WHAT IS BEING ASKED → Give back an exact copy of the lines from the start of the material through the line bearing "from FreeCAD import Vector". Include both ends and nothing else.

RAW DATA →
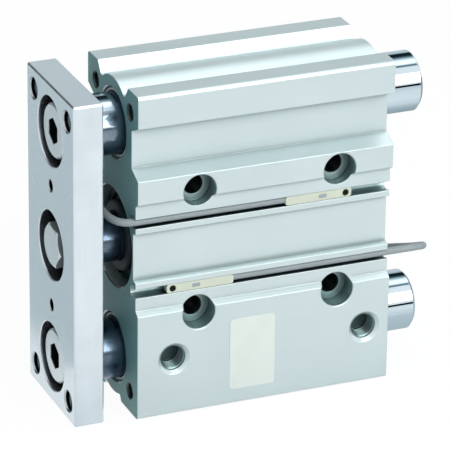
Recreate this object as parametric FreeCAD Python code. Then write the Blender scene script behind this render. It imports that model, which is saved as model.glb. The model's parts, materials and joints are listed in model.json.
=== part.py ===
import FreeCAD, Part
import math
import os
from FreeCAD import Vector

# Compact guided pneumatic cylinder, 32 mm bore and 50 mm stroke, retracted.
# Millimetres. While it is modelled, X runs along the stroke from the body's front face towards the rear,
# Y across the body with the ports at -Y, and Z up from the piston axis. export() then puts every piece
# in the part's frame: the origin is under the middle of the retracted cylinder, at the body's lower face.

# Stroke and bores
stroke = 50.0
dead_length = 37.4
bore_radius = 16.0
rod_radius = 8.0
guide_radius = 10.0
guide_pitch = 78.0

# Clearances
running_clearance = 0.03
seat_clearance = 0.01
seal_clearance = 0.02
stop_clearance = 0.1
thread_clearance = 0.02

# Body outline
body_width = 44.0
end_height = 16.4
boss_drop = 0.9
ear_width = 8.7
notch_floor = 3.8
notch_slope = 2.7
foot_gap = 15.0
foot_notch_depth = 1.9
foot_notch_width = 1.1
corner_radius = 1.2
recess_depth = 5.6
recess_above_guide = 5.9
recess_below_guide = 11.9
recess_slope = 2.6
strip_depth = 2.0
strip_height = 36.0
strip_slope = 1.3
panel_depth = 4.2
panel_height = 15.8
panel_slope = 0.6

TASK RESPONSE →
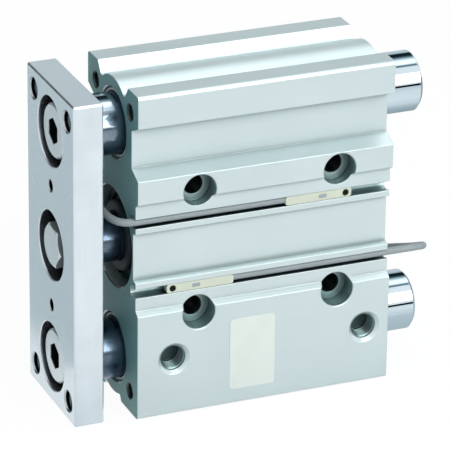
Recreate this object as parametric FreeCAD Python code. Then write the Blender scene script behind this render. It imports that model, which is saved as model.glb. The model's parts, materials and joints are listed in model.json.
=== part.py ===
import FreeCAD, Part
import math
import os
from FreeCAD import Vector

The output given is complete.